All Rise: A Joyful Elegy for Fats Waller
Blue Note Records
Earlier this year the Washington Post published a scathing critique of modern jazz. According to music critic Justin Moyer, jazz nowadays is too far removed from its vocal roots, overly concerned with improvisation, and pathologically averse to new ideas and genres. In other words, jazz is dead. This is an old saw—one that couldn’t be less applicable to the current moment. Singing doesn’t play a prominent role in jazz anymore? Tell that to singer/bassist Esparanza Spalding, whose last album cracked the Billboard Top 10. Jazz is too technical? Actually, many prominent young jazz artists like The Bad Plus, Dawn of Midi, Vijay Iyer, and Nicholas Payton eschew long, self-indulgent, bop-like solos on their records in favor of riffs and tightly crafted songs. Jazz doesn’t play well with others? Robert Glasper, a jazz pianist and Houston native who won a Grammy last year for his album Black Radio, which featured various hip-hop and R&B acts, might beg to differ.

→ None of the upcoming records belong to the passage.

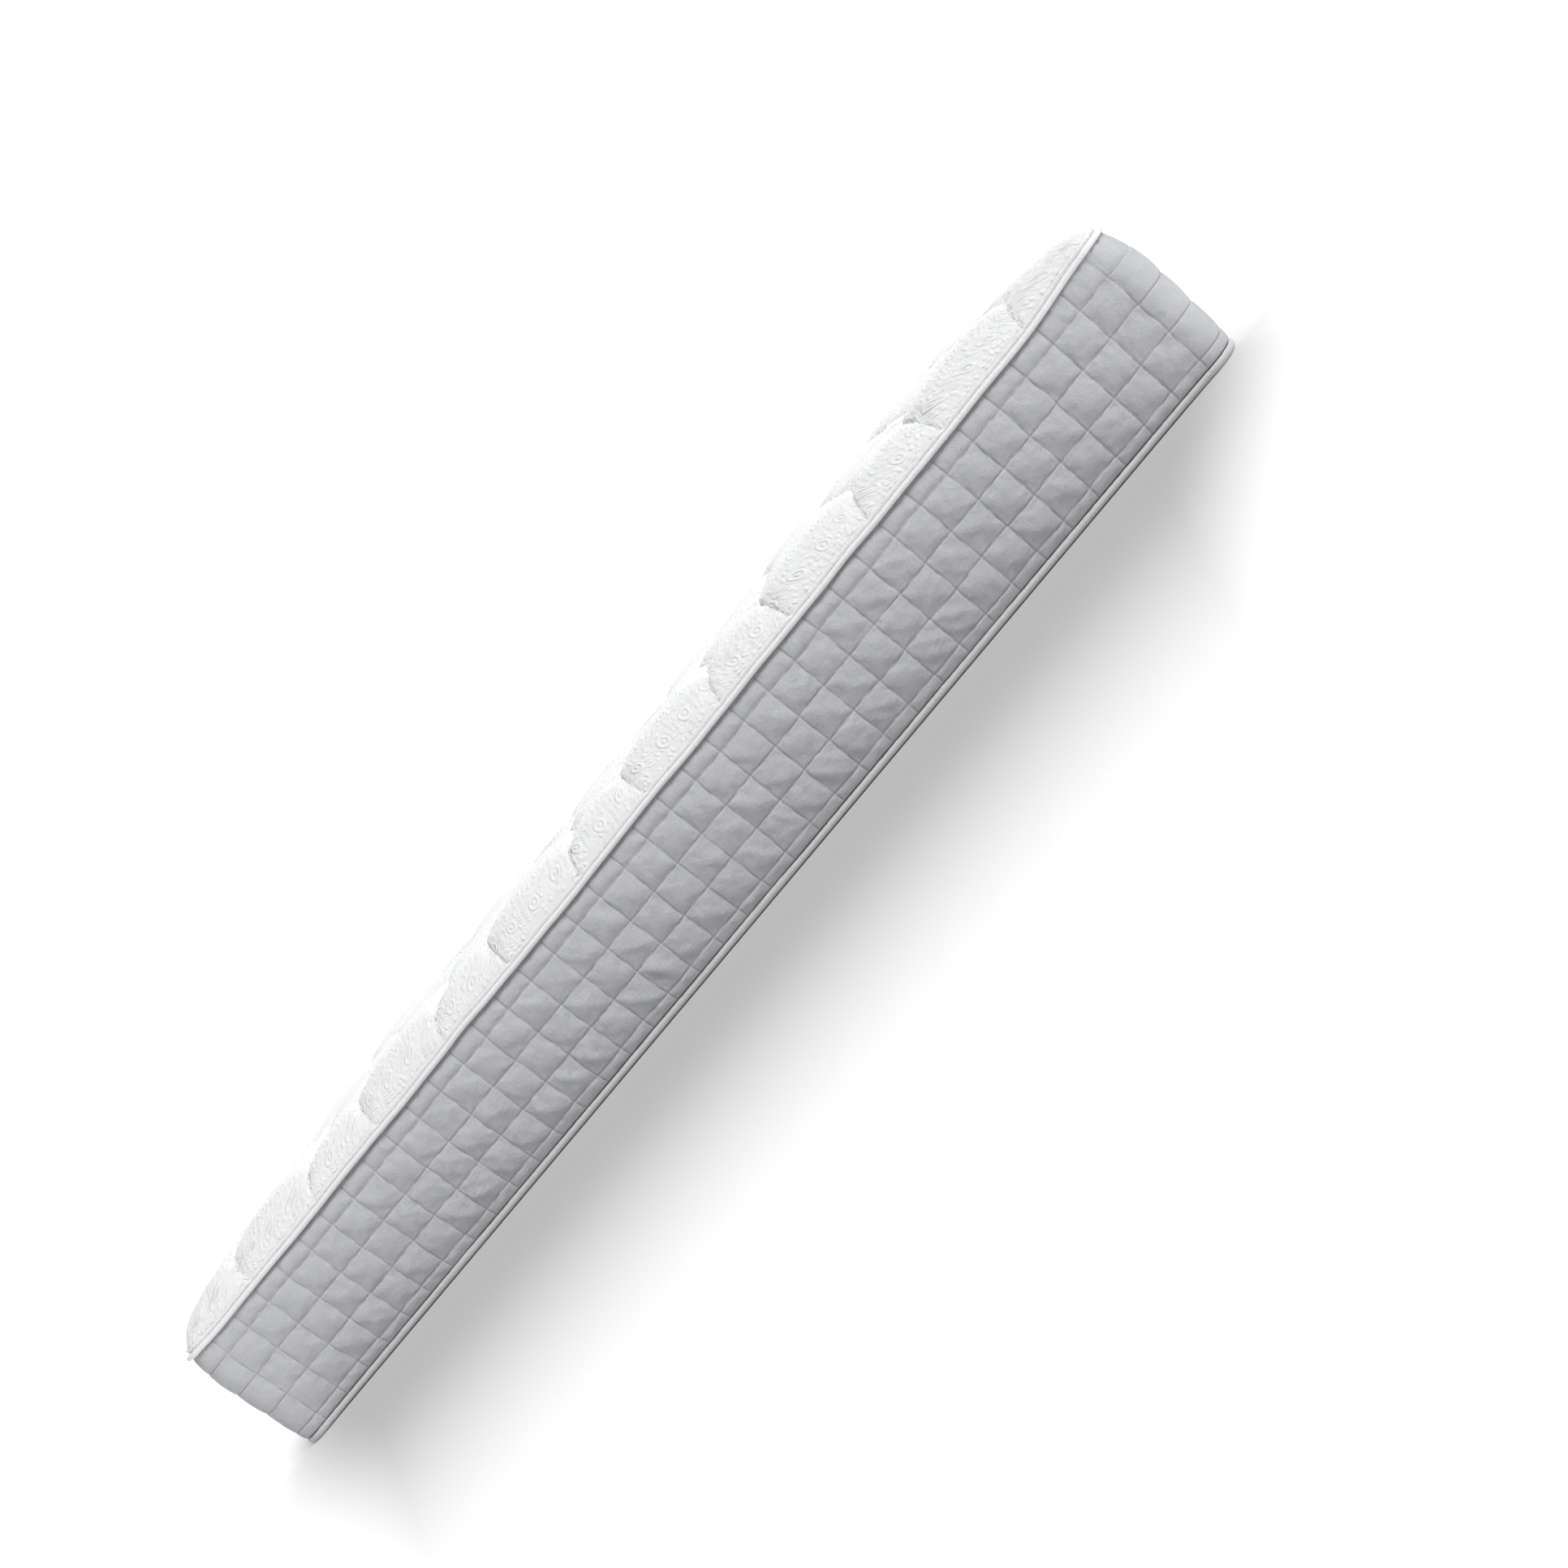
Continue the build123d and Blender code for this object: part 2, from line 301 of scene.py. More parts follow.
def run_length(points, axis):
    """Distance along the grid's lines in that direction, from their first point."""
    steps = np.linalg.norm(np.diff(points, axis=axis), axis=-1)
    zero = np.zeros_like(np.take(steps, [0], axis=axis))
    return np.concatenate([zero, np.cumsum(steps, axis=axis)], axis=axis)


def ring(name, distance, out, height):
    """A closed section swept round the outline, as a mesh. Each array is columns by rows."""
    distance = np.broadcast_to(distance, out.shape)
    points, _ = standing(distance, out, height)
    section = np.stack([out[0], height[0]], -1)
    girth = np.append(run_length(section, 0), np.linalg.norm(section[-1] - section[0]))
    girth[-1] += girth[-2]
    quads, i, j = grid_quads(*out.shape, True, True)
    along = np.append(distance[:, 0], distance[0, 0] + PERIMETER)
    weave = np.stack([along[i], girth[j]], -1)
    return add_mesh(name, points.reshape(-1, 3), quads, weave)


def loop_of(grid):
    """The points round the edge of a grid, in order."""
    return np.concatenate([grid[:-1, 0], grid[-1, :-1], grid[:0:-1, -1], grid[0, :0:-1]])


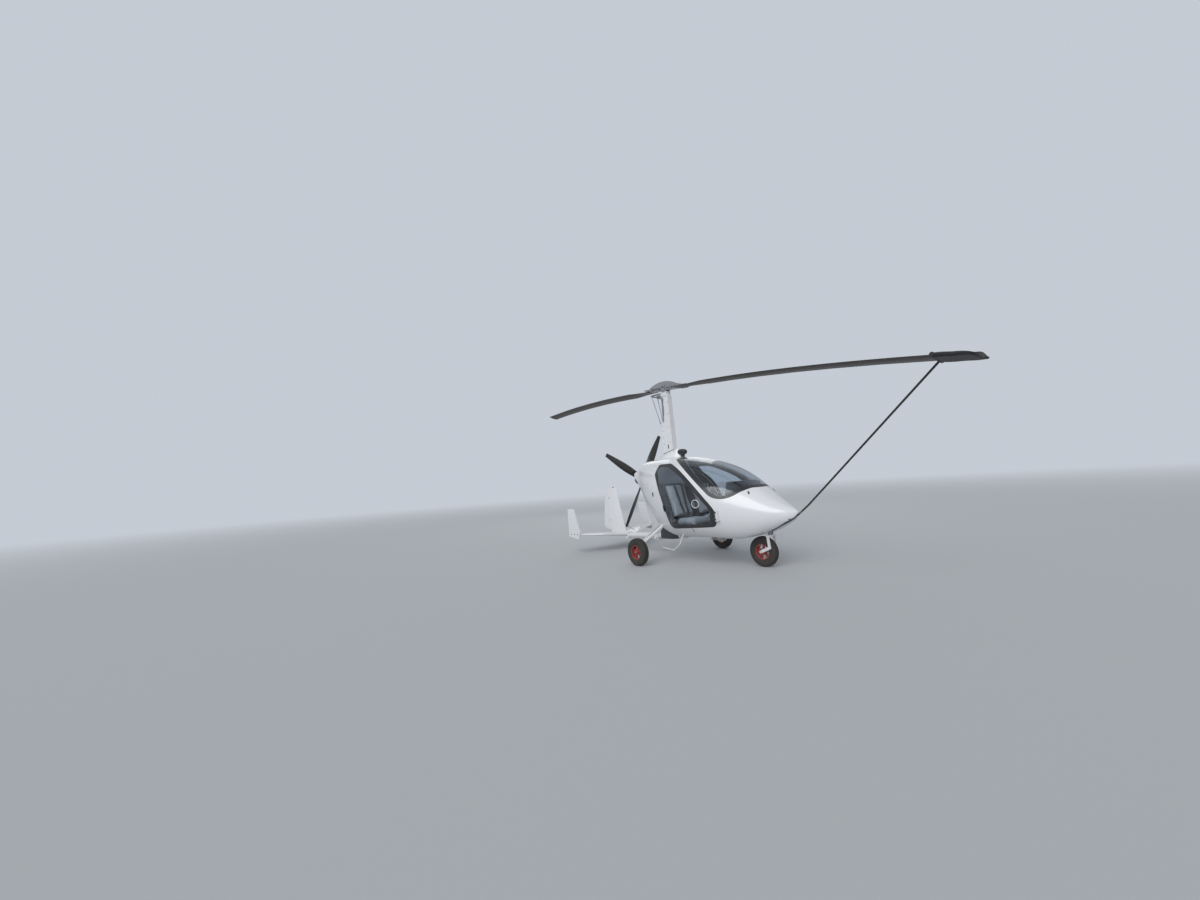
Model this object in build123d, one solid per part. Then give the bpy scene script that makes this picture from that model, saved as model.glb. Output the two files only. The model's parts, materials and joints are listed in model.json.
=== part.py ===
from build123d import *
from math import cos, radians, sin
import os

# Two-seat enclosed gyrocopter, parked on its three wheels, in millimetres.
# +X points to the nose, +Y to port, +Z up. The origin lies on the ground,
# under the middle of the rotor's span.

# Pod: the outer skin as sections from nose to tail
# columns: x, half_width, z_bottom, z_widest, z_top
POD_STATIONS = [
    (2134, 14, 677, 692, 722),
    (2085, 82, 628, 692, 756),
    (1900, 237, 527, 710, 865),
    (1550, 425, 398, 776, 1124),
    (1100, 606, 373, 886, 1366),
    (550, 655, 362, 986, 1512),
    (50, 530, 455, 1070, 1555),
    (-320, 364, 723, 1208, 1537),
    (-640, 245, 1178, 1332, 1396),
]
NOSE_CORE = 4
POD_FLAT_BOTTOM = 0.42
POD_FLAT_TOP = 0.12
POD_WALL = 22
PANE_THICKNESS = 6
INNER_FIT = 0.6
COWL_SPLIT_X = 60
COWL_SEAM_Z = 1130
COWL_SEAM_GAP = 0.5

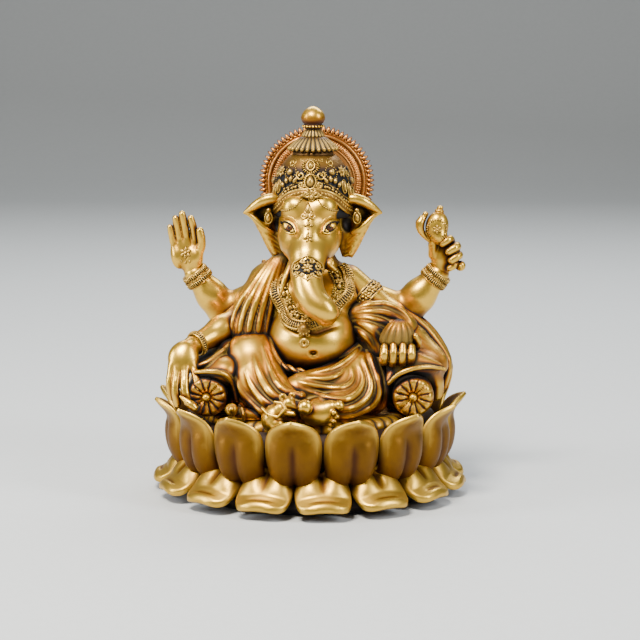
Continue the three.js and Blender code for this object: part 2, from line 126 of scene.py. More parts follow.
def union(shapes, blend=0.0):
    shapes = list(shapes)

    def field(points):
        best = np.full(len(points), 1e3)
        for shape in shapes:
            inside = ((points > shape.low - CULL) & (points < shape.high + CULL)).all(1)
            if inside.any():
                best[inside] = smooth_min(best[inside], shape(points[inside]), blend)
        return best

    low = np.min([shape.low for shape in shapes], axis=0)
    high = np.max([shape.high for shape in shapes], axis=0)
    return Shape(field, low, high)


def cut(shape, tool, blend=0.0):
    """A shape without what is inside the tool."""
    return Shape(lambda p: -smooth_min(-shape(p), tool(p), blend), shape.low, shape.high)


def common(shape, other, blend=0.0):
    return Shape(lambda p: -smooth_min(-shape(p), -other(p), blend), shape.low, shape.high)


# ---- Lines ---------------------------------------------------------------------------------------
def circle(count):
    """Angles evenly spaced round a full turn."""
    return np.linspace(0, 2 * math.pi, count, endpoint=False)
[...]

Put simply, anyone who is seriously paying attention can see that jazz is far from moribund. In fact, over the last few years, as the aforementioned artists have gained considerable recognition, the genre has enjoyed something of a renaissance. Thirty-nine-year-old pianist Jason Moran, who grew up in Third Ward, laid the foundation for that renaissance during the first decade of the 21st century with a string of solo albums that demonstrated both his mastery of Ellington- and Monk-based pianism and his deep affection for contemporary popular music, particularly hip-hop, neo-soul, and electronica. “I’m a modern player,” Moran told Rick Mitchell back in 2002 (quoted in Mitchell’s recent book Jazz in the New Millenium: Live and Well). “I bring new ideas to old things.” Last month, after a four-year hiatus from recording as a band leader, the MacArthur Fellow released his eighth album, All Rise: A Joyful Elegy for Fats Waller, a collaborative project that emerged out of a series of public dance parties he and genre-defying singer/songwriter Meshell Ndegeocello began hosting in 2011. Needless to say, it’s an album that should be mandatory listening for all of the Justin Moyers of the world.
The intro features a chopped and screwed vocal sample of Waller explaining how to play an organ—you’ve got to “put your hands on it, get that right tickin’ rhythm”—over a Wu-Tang-esque beat. It perfectly encapsulates Moran’s longstanding mission to revamp, rather than mimic, the music of the past. From there the album abruptly moves into the lead single, a mid-tempo, horn-laden remake of Waller’s 1929 hit “Ain’t Misbehavin’” led by Ndegeocello that sounds more like an homage to acid jazz than to the music of the roaring twenties. Next comes the instrumental cut “Yacht Club Swing,” one of several forays into Afro-beat found on the album, followed by a trio version of “Lulu’s Back in Town,” which offers another glimpse at how one can trace the stop-and-go aesthetics of modern beat-making—think not just percussive sampling but also cutting and scratching—all the way back to stride piano.
By this point in the album it’s clear that Moran is much more than a modernizer. He and Ndegeocello both have an incredible gift for isolating and laying bare the very real connections between jazz and other genres, some of which, like hip-hop, are often considered fairly distant relatives. One knows intellectually that these art forms are part of a continuum. But while listening to this album you don’t just know it—you feel it. Especially on two other standards: “Honeysuckle Rose” and “Ain’t Nobody’s Business.” On the former, Lisa E. Harris follows the original melody for the verses and is joined by Ndegeocello for a brilliantly soulful refashioning of the hook, while Moran switches in and out of stride on a basic, gospel-tinged vamp. “Ain’t Nobody’s Business,” however, is the album’s real highlight. Ndegeocello slows it down, gently and playfully teasing out the song’s eroticism and pathos with her smooth vocals. She somehow manages to sound lustful, defiant, and lonely all at once. Her version seems destined to go down as a classic interpretation— no small feat considering that the tune has been recorded by Bessie Smith, Dinah Washington, and Billie Holiday.
All Rise is the closest Moran has come to producing a masterpiece. It’s not perfect. “The Two Sleepy People,” for instance, sung by Houston-bred trumpeter Leron Thomas, seems out of place here—a little too Christmas-y. Nevertheless, it’s the most consistent album—conceptually and instrumentally—this leader of the new school has released so far. Even the sound quality is outstanding (it was mixed by Bob Power, the soundman behind albums by Erykah Badu and D’Angelo). I should also add that those allergic to virtuosity will be pleased to find that the soloists don’t ramble. One hopes that Moran will continue to move in this direction and keep breathing life into what many of us still consider America’s greatest indigenous art form—the Washington Post be damned.